His reasoning is relatively sound: “[F]or all the benefits optical disk storage brought,” he writes “there was an Achilles heel inherent in their use — they require a mechanical optical drive to play them with. And being mechanical beasts, by nature, they are subject to all the inherent negative aspects of such things (size, weight, fragility, etc).” Basically, the things were bound to be made unwieldy by future technologies, and they would, eventually, as he terms it, go the way of the floppy disc.
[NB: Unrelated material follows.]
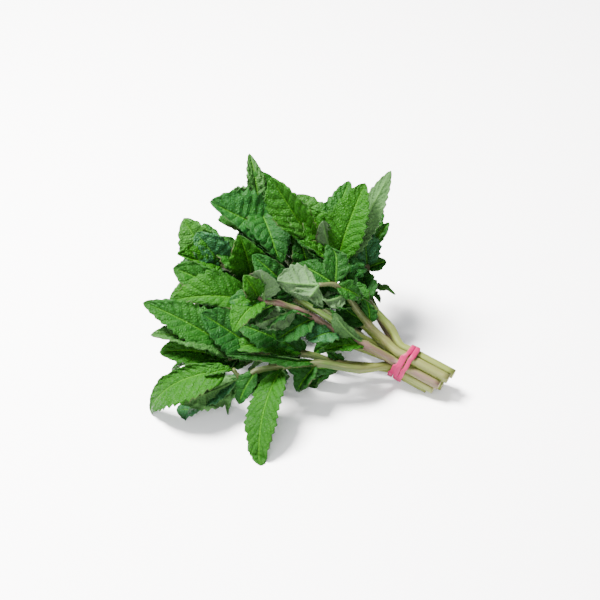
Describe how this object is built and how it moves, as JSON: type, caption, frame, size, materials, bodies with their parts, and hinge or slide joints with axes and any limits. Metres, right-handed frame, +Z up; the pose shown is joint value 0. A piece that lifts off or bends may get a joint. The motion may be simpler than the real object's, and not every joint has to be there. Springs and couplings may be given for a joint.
{
  "type": "tied bunch of mint sprigs",
  "caption": "Fresh mint lying on its side: leafy stems with toothed oval leaves fan out from a wound rubber band near their cut ends.",
  "frame": {"origin": "middle of the bunch's footprint, on the table that it lies on", "axes": "+Z up from the table, +X towards the cut ends of the stems, so that the leaves fan out towards -X; +Y towards the leaves that stand at the back"},
  "size_m": [0.1736, 0.1666, 0.0998],
  "materials": {
    "sprig_front_low": "fresh mint leaf, satin above and matt grey-green below",
    "sprig_low_left": "fresh mint leaf, satin above and matt grey-green below",
    "sprig_left": "fresh mint leaf, satin above and matt grey-green below",
    "sprig_upper_left": "fresh mint leaf, satin above and matt grey-green below",
    "sprig_top": "fresh mint leaf, satin above and matt grey-green below",
    "sprig_upper_right": "fresh mint leaf, satin above and matt grey-green below",
    "sprig_right_back": "fresh mint leaf, satin above and matt grey-green below",
    "sprig_front_middle": "fresh mint leaf, satin above and matt grey-green below",
    "sprig_drooping": "limp mint leaf, matt grey-green underside showing",
    "sprig_back_low": "fresh mint leaf, satin above and matt grey-green below",
    "rubber_band": "pink elastic, satin"
  },
  "bodies": {
    "root": {"sprig_front_low": "sprig_front_low", "sprig_low_left": "sprig_low_left", "sprig_left": "sprig_left", "sprig_upper_left": "sprig_upper_left", "sprig_top": "sprig_top", "sprig_upper_right": "sprig_upper_right", "sprig_right_back": "sprig_right_back", "sprig_front_middle": "sprig_front_middle", "sprig_drooping": "sprig_drooping", "sprig_back_low": "sprig_back_low", "rubber_band": "rubber_band"}
  },
  "joints": []
}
Zakiya’s post is something of a well-duh — at least in terms of technical advancement; innovation happens, popular modes of … well, everything, are replaced by more effective means. But for the music industry, where CDs represented the major means of product distribution, the technical trump didn’t just signal some kind of evolution. Nope, the end of CDs was, instead, brought on by a total re-wiring of the media acquisition process — an effort which was a giant work around of the exchange of money for music.  Not only would the CD become obsolete, but the whole industry that relied on it for delivery of their product was also threatened with extinction.

Cue the law suits.

Thanks to another innovation, the music industry averted crisis and has started to right the ship — without CDs. And that brings us back to the HEALTH gimmick: Faced with the prospect of having to sling a product that no one really wants, someone came up with the brilliant idea of making the things into sweepstakes entry tickets. Whether or not anyone really wants to win an “LP test pressing autographed in [members of the band's own] blood” is something of a crapshoot. But at least it’s not selling CDs.
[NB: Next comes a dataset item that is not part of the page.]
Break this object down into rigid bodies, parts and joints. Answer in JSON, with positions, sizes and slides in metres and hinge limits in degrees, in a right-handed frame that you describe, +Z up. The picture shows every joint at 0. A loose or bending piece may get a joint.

UNFIT for the Backwoods Major Media Paradigm

Picture 1As part of the software that keeps us running here at Unfit, Wordpress offers us an extension that can make our copy un-cut-and-pasteable. In addition to making life miserable for the millions of folks who probably want to plagiarize the impressive work that we Unfitees do, this feature illustrates just how far behind the rest of the Internet such newspapers as the Washington Post and the New York Times really are: As of this writing (which is happening at 10:36 p.m. CST on August 13, 2009), any ole surfer could simply digitally cut any ole content at www.washingtonpost.com or www.nytimes.com and put it any ole place that they choose. ‘Course, even if the editors at those publications saw fit to employ this technology, the only thing keeping copy-artists from snagging their reporters’ work is the daunting prospect of having to word-for-word their intellectual theft. Still, if undertaken, such an anti-copy effort would serve the dual purpose of signaling that a) the two most influential newspapers in the country realize that the Internet is a wholly different form of media than print and b) that they give a shit about said fact.

For it’s part, the AP is doing it’s darndest to prove that it is adapting to life after print death. As blogger Zachary M. Seward of Harvard University’s Nieman Lab has reported, the venerable wire service is planning to “[i]n a break with tradition … prevent members and customers from publishing some AP content on their websites.” Instead, writes Seward, “those news organizations would link to the content on a central AP website.” All this is in the name of content control, which — as of this past week, when an internal document detailing the organization’s future internet-y plans leaked — has become the publicly acknowledged focus of the honchos at the AP. That these folks are concerned with how and where their material ends up is nothing new. That they’ve actually got a plan — one that includes tracking features and some sort of policing search engine — to do something about it is.

At first, the thing reads like something ripped straight from the RIAA playbook: The AP will use beacons embedded in their stories to “help identify, record and track every piece of content the AP makes available to its members and other paying customers.” And, because they know just how sinister Internet pirates can be, they will also be employing a passive search engine to search for AP content that’s had the beacon ripped out of it. Presumably, if they find someone misusing their stories, they’ll get all Lars Ulrich and bring out the lawyers.

And responses from Internet denizens have been predictably flustered. Quoth one, “I especially liked the document’s description of how an allegedly ‘passive’ tracking service will ‘crawl the Web searching for AP content and identify the publishing Web page, an image of use, and the time of discovery.’ Just wait until an AP reporter quotes from a blog and the ‘passive’ tracking service encounters the original blog post.” But whether or not the coming dragnet is the most effective (or efficient) way for the AP to do business isn’t the point. Nope: What’s important here is the fact that the AP, after however-(too-)many-years, seems to recognize that the Internet has completely changed the game — and that they’ve taken steps to better play with the current times.

Perhaps the most obvious sign of all of that is the leaked document’s treatment of Wikipedia. That much-vilified resource has long been seen as something of a factual disaster — a place to avoid, as a reporter or scholar, if you wanted to stick close to the facts. This may or may not have changed, but as of this past week, the AP found itself publicly acknowledging Wikipedia as not only a “comprehensive” tool but a worthy competitor.

And that may be the most convincing sign that someone over there knows what’s going on.